Años antes, García Márquez me había contado un episodio que yo nunca me creí, pero que vale la pena recordar. Estábamos en mi pequeño despacho del Instituto de Cooperación Iberoamericana. Gabriel venía de Roma, de una audiencia con el Papa.
Me contó entonces que de los ropajes sagrados del Pontífice se cayó un botón blanco al suelo y que él se agachó despacio a recogerlo en el mismo momento que el Papa se había agachado tanto también a recoger el botón que casi se chocan las cabezas en el aire. Gabriel retiró la suya y entonces el Papa hizo lo propio. Entonces el Papa se sintió en la obligación de intentar agacharse a recoger su botón, en el mismo instante en que Gabriel doblaba su espalda y se iba directamente a recoger el mismo botón. Estuvieron de nuevo a punto de chocar las cabezas, pero ambos se contuvieron y evitaron el golpe.

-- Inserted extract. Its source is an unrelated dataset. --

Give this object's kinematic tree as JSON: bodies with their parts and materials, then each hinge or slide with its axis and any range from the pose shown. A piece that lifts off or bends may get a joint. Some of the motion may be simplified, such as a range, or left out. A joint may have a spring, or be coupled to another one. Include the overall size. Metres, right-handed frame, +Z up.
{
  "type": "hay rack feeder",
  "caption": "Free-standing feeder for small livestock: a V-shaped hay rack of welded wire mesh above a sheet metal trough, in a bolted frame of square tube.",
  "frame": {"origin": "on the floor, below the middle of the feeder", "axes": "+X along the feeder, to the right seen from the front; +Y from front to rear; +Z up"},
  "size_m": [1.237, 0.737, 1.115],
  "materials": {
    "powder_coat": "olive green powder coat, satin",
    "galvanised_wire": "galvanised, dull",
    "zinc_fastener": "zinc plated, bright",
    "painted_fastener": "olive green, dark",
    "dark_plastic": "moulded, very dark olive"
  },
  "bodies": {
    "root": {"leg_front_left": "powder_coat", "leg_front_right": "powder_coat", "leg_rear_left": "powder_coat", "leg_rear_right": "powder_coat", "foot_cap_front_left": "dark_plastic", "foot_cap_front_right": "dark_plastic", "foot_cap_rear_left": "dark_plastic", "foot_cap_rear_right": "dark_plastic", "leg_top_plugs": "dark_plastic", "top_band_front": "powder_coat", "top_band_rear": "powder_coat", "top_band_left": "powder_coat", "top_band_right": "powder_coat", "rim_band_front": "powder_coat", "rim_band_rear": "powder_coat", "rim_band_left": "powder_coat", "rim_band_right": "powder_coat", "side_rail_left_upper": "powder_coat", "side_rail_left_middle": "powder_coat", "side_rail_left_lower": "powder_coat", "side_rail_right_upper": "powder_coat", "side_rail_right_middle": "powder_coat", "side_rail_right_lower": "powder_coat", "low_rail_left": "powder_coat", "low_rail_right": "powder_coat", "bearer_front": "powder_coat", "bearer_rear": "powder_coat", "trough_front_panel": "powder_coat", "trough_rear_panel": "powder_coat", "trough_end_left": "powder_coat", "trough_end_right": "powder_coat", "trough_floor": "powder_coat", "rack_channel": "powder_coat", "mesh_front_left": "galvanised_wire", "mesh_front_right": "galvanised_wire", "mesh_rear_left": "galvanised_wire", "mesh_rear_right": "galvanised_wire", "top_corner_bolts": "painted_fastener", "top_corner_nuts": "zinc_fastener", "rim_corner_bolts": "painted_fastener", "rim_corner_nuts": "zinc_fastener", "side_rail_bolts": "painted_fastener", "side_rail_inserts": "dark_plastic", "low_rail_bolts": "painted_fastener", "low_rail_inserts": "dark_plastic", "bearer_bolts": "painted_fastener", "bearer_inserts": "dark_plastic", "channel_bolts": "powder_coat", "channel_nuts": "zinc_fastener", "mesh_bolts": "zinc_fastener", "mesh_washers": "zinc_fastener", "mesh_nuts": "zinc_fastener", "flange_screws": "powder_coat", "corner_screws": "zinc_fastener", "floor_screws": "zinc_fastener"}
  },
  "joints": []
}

Dos o tres veces se repitió la función, hasta que el Papa se contuvo una de las veces y el escritor colombiano pudo recoger el botón y entregárselo a su Santidad. El cuento lo ha relatado el propio Gabriel en multitud de ocasiones, enriquecido por su imaginación y su estado de ánimo en cada momento e, incluso, creo recordar que en algún lugar del papel periódico donde escribía sus maravillosos artículos hubo una vez en la que salió ese relato del Vaticano.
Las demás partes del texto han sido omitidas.